I use geographic data and causal methods to study the politics of deforestation in the Amazon. In this vein, I have papers which study the effects of property rights, both collective and private, on land use decisions. In another set of projects we use high resolution satellite imagery to study the effects of infrastructure investment on development, focusing on road construction projects.

My dissertation and book project investigates the effects of oil windfalls on political corruption and selection. I use a combination of formal models, natural quasi-experiments, and structural estimation to identify the effects of oil shocks on mayors’ corruption levels, reelection rates and policy outcomes in Brazilian municipalities.

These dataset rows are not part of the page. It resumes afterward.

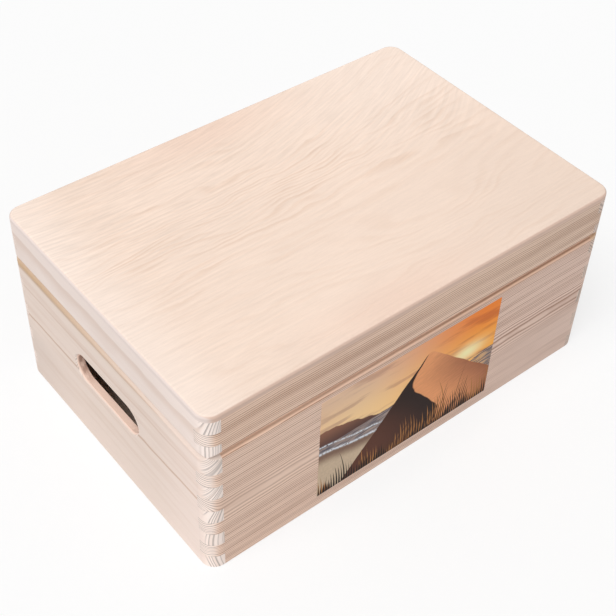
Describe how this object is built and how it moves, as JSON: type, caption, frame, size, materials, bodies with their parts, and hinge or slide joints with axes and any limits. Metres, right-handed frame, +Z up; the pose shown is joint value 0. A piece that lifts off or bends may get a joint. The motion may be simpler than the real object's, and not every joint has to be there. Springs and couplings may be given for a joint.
{
  "type": "photo storage box",
  "caption": "Rectangular hinged wooden box for photographs and keepsakes, with finger-jointed rounded corners, a plywood-topped lid, hand holes in both ends and a picture on the front.",
  "frame": {"origin": "centre of the underside, on the surface the box stands on", "axes": "+X along the length, towards the right end; +Y towards the back, where the hinges are; +Z up, the way the lid faces"},
  "size_m": [0.3, 0.2001, 0.13],
  "materials": {
    "pine": "sanded and unfinished",
    "birch_plywood": "sanded and unfinished",
    "hinge_steel": "zinc plated",
    "screw_steel": "zinc plated",
    "picture_film": "printed colour picture, satin"
  },
  "bodies": {
    "box": {"front_board": "pine", "back_board": "pine", "left_end_board": "pine", "right_end_board": "pine", "bottom_panel": "birch_plywood", "picture_print": "picture_film", "left_hinge_box_leaf": "hinge_steel", "left_hinge_pin": "hinge_steel", "left_hinge_box_screws": "screw_steel", "right_hinge_box_leaf": "hinge_steel", "right_hinge_pin": "hinge_steel", "right_hinge_box_screws": "screw_steel"},
    "lid": {"lid_front_rail": "pine", "lid_back_rail": "pine", "lid_left_rail": "pine", "lid_right_rail": "pine", "lid_panel": "birch_plywood", "left_hinge_lid_leaf": "hinge_steel", "left_hinge_lid_screws": "screw_steel", "right_hinge_lid_leaf": "hinge_steel", "right_hinge_lid_screws": "screw_steel"}
  },
  "joints": [
    {"name": "lid_hinge", "type": "hinge", "parent": "box", "child": "lid", "pos_m": [0, 0.09773, 0.098], "axis": [-1, 0, 0], "range_deg": [0, 100]}
  ]
}
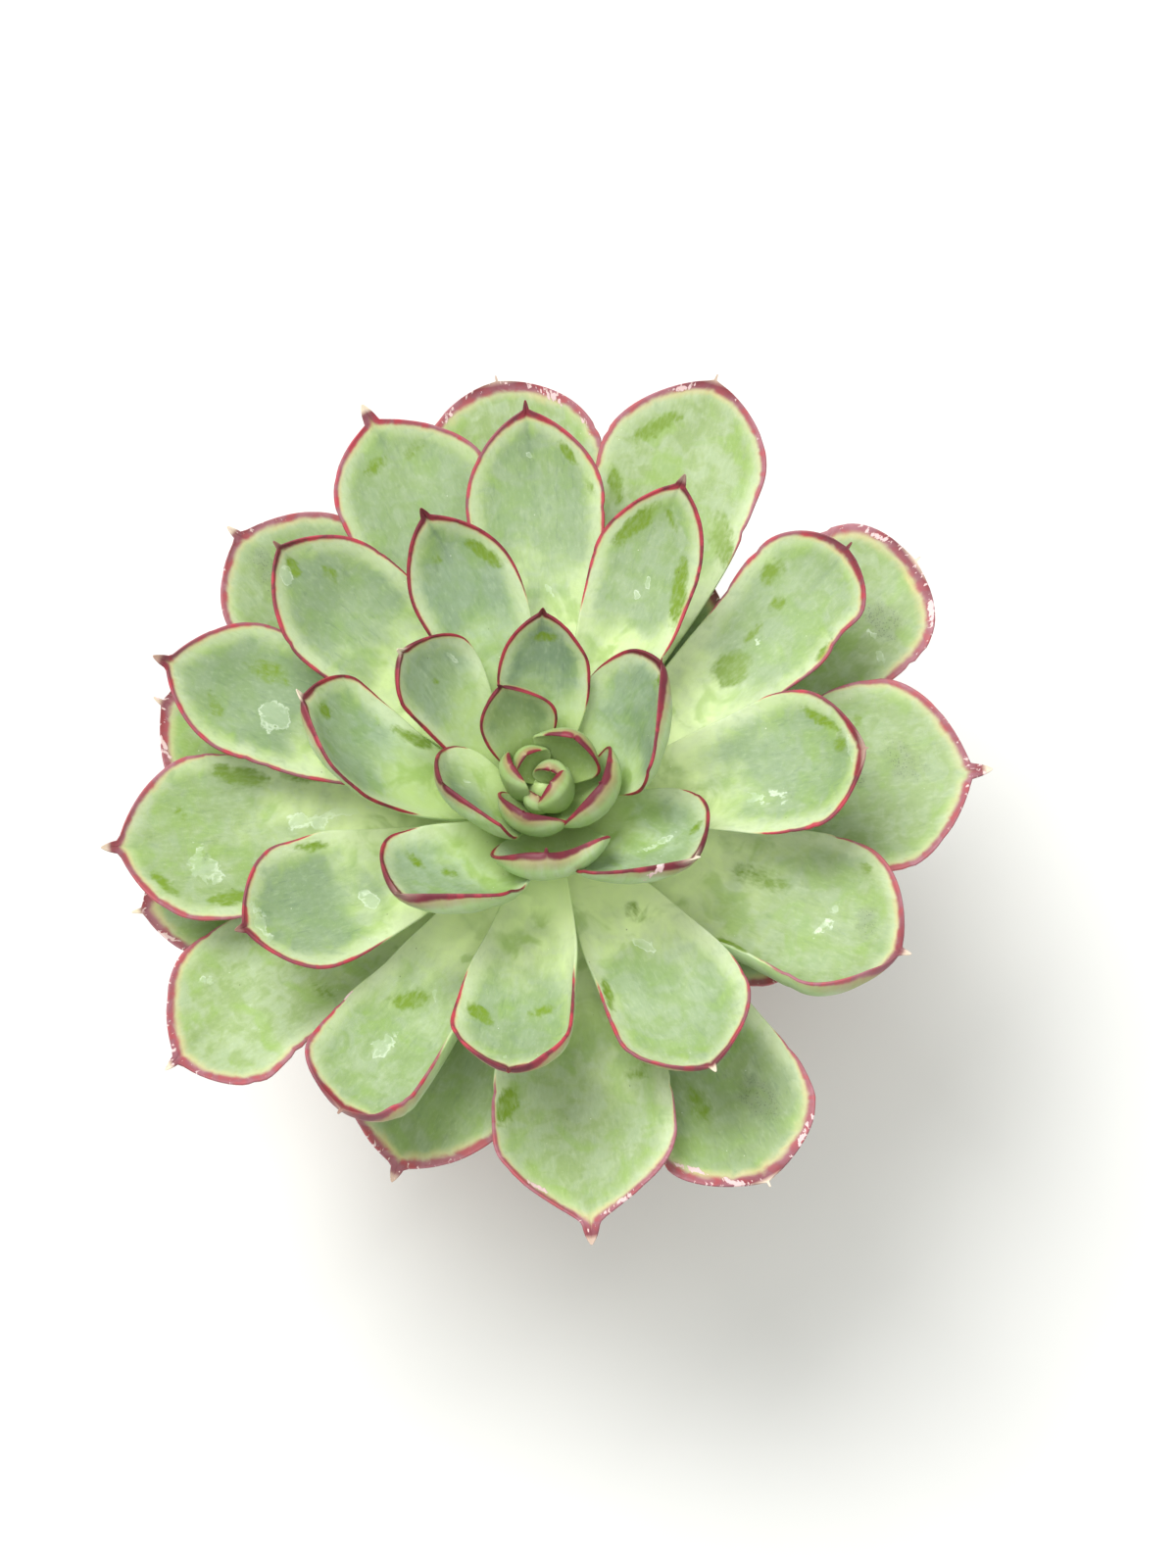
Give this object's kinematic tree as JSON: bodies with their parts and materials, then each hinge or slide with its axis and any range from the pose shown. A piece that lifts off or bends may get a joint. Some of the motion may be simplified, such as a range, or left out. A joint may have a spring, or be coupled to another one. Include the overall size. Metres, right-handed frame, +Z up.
{
  "type": "potted echeveria",
  "caption": "Rosette succulent with broad pointed grey-green leaves edged in crimson, growing on a short stem in a plain round terracotta pot.",
  "frame": {"origin": "middle of the pot's foot, on the surface that it stands on", "axes": "+Z up, -Y towards the viewer's side of the picture, +X to the right as the picture shows it"},
  "size_m": [0.1427, 0.1478, 0.122],
  "materials": {
    "terracotta": "dry unglazed clay, matt, a little mottled",
    "soil": "loose dark potting mix with a few pale grains",
    "stem": "firm green stem with pale leaf scars",
    "leaf_old": "smooth waxy green, pale border, dusty mauve margin",
    "leaf": "smooth waxy green with a blue-green bloom, thin crimson margin",
    "leaf_young": "waxy blue-green bloom, crimson margin, dark maroon point"
  },
  "bodies": {
    "root": {"pot": "terracotta", "soil": "soil", "stem": "stem", "heart": "leaf_young", "leaf_01": "leaf_old", "leaf_02": "leaf_old", "leaf_03": "leaf_old", "leaf_04": "leaf_old", "leaf_05": "leaf_old", "leaf_06": "leaf_old", "leaf_07": "leaf_old", "leaf_08": "leaf_old", "leaf_09": "leaf_old", "leaf_10": "leaf_old", "leaf_11": "leaf_old", "leaf_12": "leaf_old", "leaf_13": "leaf_old", "leaf_14": "leaf_old", "leaf_15": "leaf_old", "leaf_16": "leaf_old", "leaf_17": "leaf", "leaf_18": "leaf", "leaf_19": "leaf", "leaf_20": "leaf", "leaf_21": "leaf", "leaf_22": "leaf", "leaf_23": "leaf", "leaf_24": "leaf", "leaf_25": "leaf", "leaf_26": "leaf", "leaf_27": "leaf", "leaf_28": "leaf_young", "leaf_29": "leaf_young", "leaf_30": "leaf_young", "leaf_31": "leaf_young", "leaf_32": "leaf_young", "leaf_33": "leaf_young", "leaf_34": "leaf_young", "leaf_35": "leaf_young", "leaf_36": "leaf_young", "leaf_37": "leaf_young", "leaf_38": "leaf_young", "leaf_39": "leaf_young"}
  },
  "joints": []
}
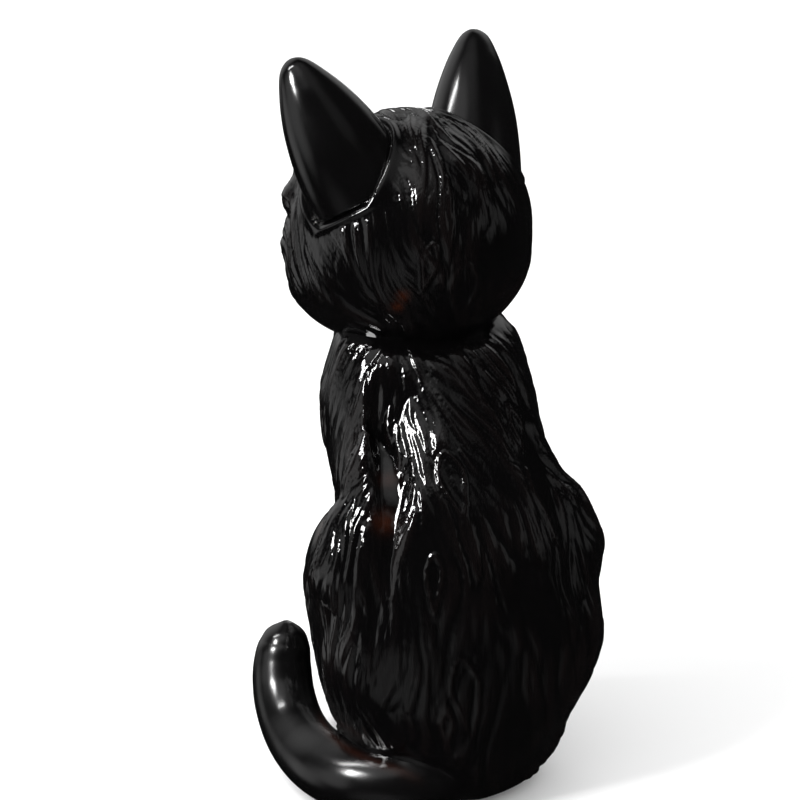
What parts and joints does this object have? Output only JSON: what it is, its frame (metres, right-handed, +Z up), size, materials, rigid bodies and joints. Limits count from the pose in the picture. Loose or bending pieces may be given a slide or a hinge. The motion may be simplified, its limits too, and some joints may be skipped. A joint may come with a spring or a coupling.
{
  "type": "cat figurine",
  "caption": "Hollow glazed ceramic figurine of a sitting cat, head turned to its left, tail brought round its side, standing on a flat foot.",
  "frame": {"origin": "on the flat underside of the base plate, on the cat's middle plane", "axes": "+Z up; the body faces -Y; the cat's left side is +X"},
  "size_m": [0.1063, 0.1243, 0.2367],
  "materials": {
    "black_glaze": "mirror-gloss near-black glaze",
    "bare_clay": "dry unglazed foot, wiped clean before firing",
    "nose_glaze": "satin black-brown glaze",
    "eye_glaze": "clear amber glaze with a dark slit pupil"
  },
  "bodies": {
    "root": {"torso_shell": "black_glaze", "base_plate": "bare_clay", "foreleg_left": "black_glaze", "foreleg_right": "black_glaze", "haunch_left": "black_glaze", "haunch_right": "black_glaze", "hind_paw_left": "black_glaze", "hind_paw_right": "black_glaze", "tail": "black_glaze", "head_shell": "black_glaze", "ear_left": "black_glaze", "ear_right": "black_glaze", "muzzle": "black_glaze", "nose": "nose_glaze", "eye_left": "eye_glaze", "eye_right": "eye_glaze"}
  },
  "joints": []
}
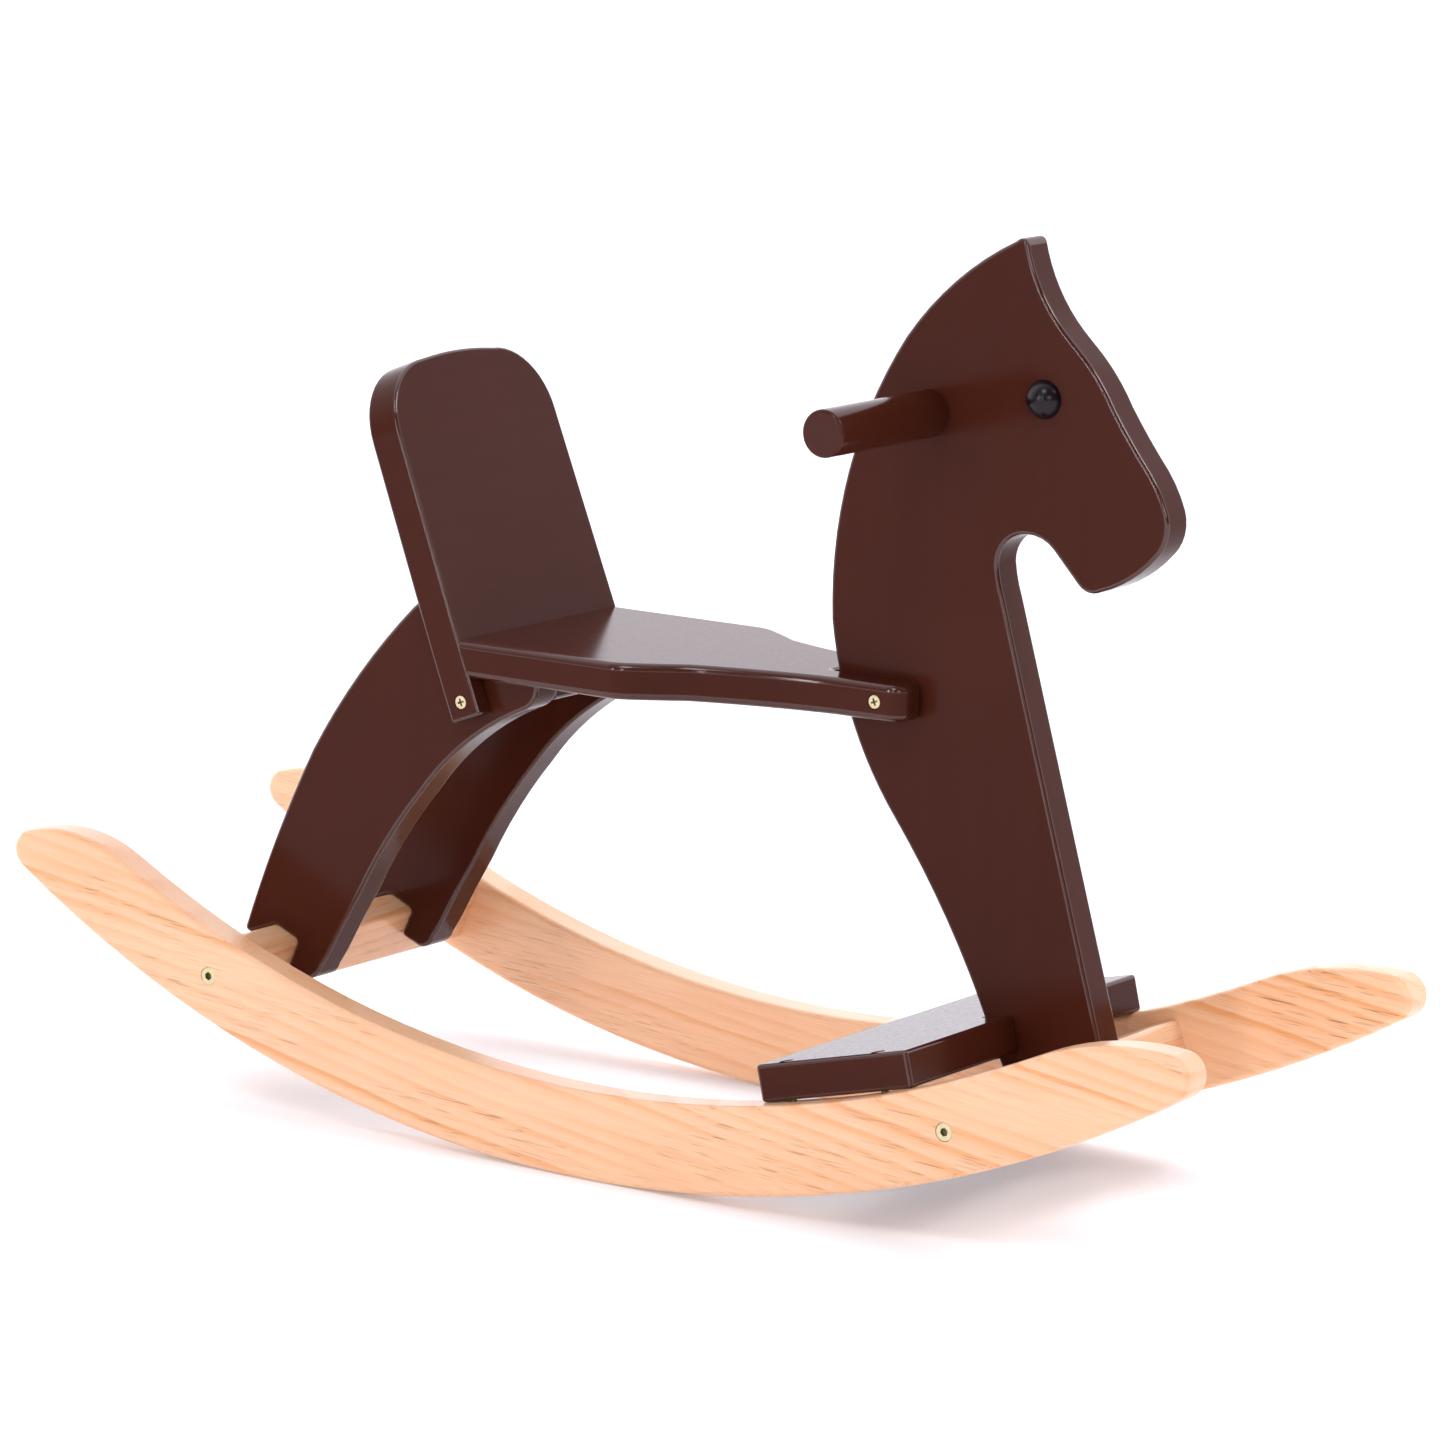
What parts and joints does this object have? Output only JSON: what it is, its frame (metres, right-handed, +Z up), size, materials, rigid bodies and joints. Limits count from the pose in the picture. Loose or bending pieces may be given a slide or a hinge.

My research has been published in the Journal of Urban Economics and PNAS. While at UCSD, I was an affiliated student with the Big Pixel Initiative at UCSD and an IGCC fellow. My work has been funded by the CSSN at Brown University, the World Bank, the International Growth Center, the International Center at UCSD, CILAS and the Tinker Fund.

Prior to beginning my PhD, I worked as a research economist at the Chilean Antitrust Agency, Fiscalía Nacional Económica. I received a BA degree and Masters in Economics from the Pontificia Universidad Católica de Chile.

In my free time I enjoy yoga, pilates, running by the beach, bush walks, painting and pottery.